Maybe you don't need to record memcg here since folio->memcg already
have that info?

I previously had a patch:
https://lore.kernel.org/linux-mm/20260220-swap-table-p4-v1-7-104795d19815@xxxxxxxxxxx/

The defers the recording of memcg, the behavior is almost identical to
before, but charging & recording should be cleaner and you don't need
to record memcg at allocation time hence maybe reduce the possibility
of pinning a memcg.
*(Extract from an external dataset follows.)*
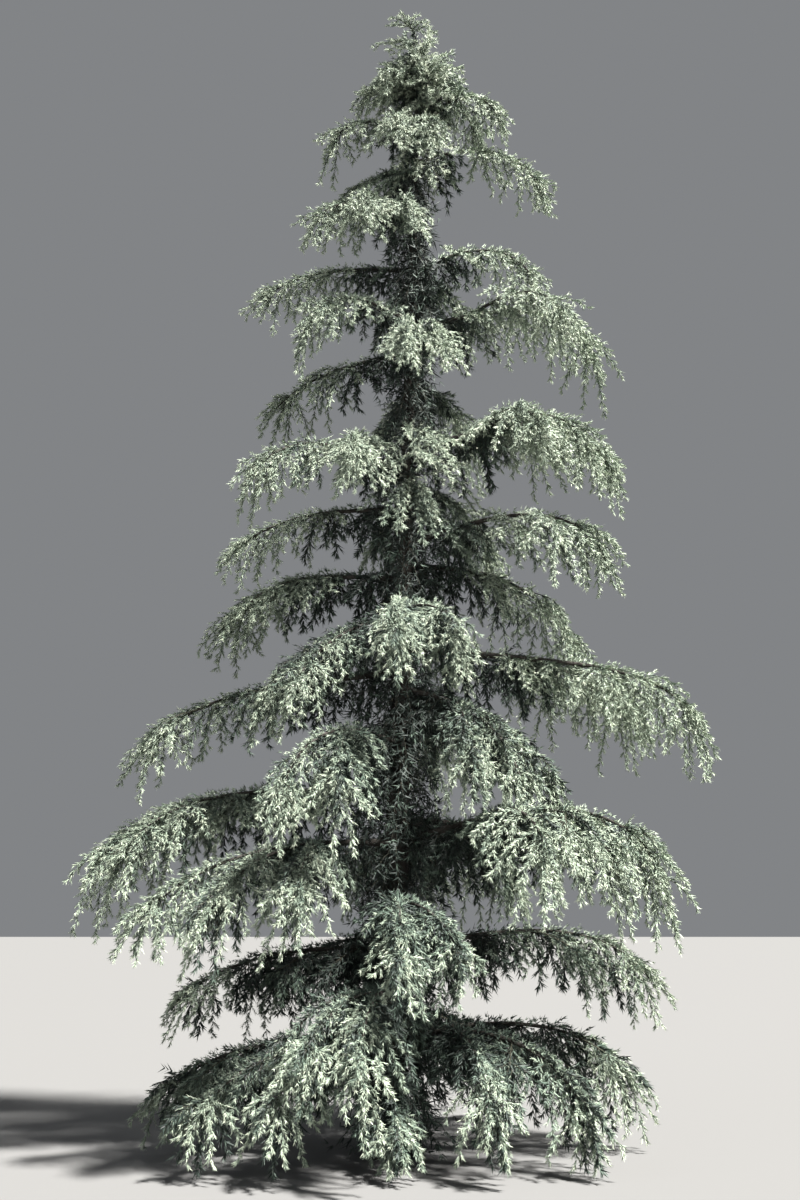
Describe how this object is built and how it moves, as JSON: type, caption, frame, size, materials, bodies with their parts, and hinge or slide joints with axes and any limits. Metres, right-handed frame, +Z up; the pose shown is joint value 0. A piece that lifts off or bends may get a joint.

I didn't include that in P4 just to reduce LOC,
maybe can be resent or included.

> 2. For phys swap backing vswap: charging towards swap.current, but
> does not record the memcg in its memcg_table, nor does it hold
> reference to memcg (its vswap entry holds the reference already)
>
> 2. For phys swap directly mapped to PTE: charges, records, and holds reference.
>
> The motivation here is I do not want vswap entry to shares the same
> limit as phys swap counter. If we think of it as "infinite" or
> "dynamic", it should not be capped at all, but even if it is charged,
> it should be something separate.

Good to know, it's not too messy to make everything dynamic, but if
our ultimate goal is to account for them separately, maybe we can save
some effort here.

>
> >
> > > - Widen swap_info_struct->max to unsigned long. The vswap device's
> > > max is currently clamped to ALIGN_DOWN(UINT_MAX, SWAPFILE_CLUSTER)
> > > (~16 TiB) to fit in unsigned int. 16 TiB is small for vswap,
> > > especially when we're getting increasingly big machines memory-wise.
> >
> > This should be very easy to do, just replace unsigned int with
> > unsigned long, a lot of place to touch though :)
>
> Agree. I'm just lazy, and this sounds like a simple patch as a
> follow-up. This RFC is already 2000 LoCs - I do not want to burden
> reviewers with extra useless details :)

No problem, good to see progress here :)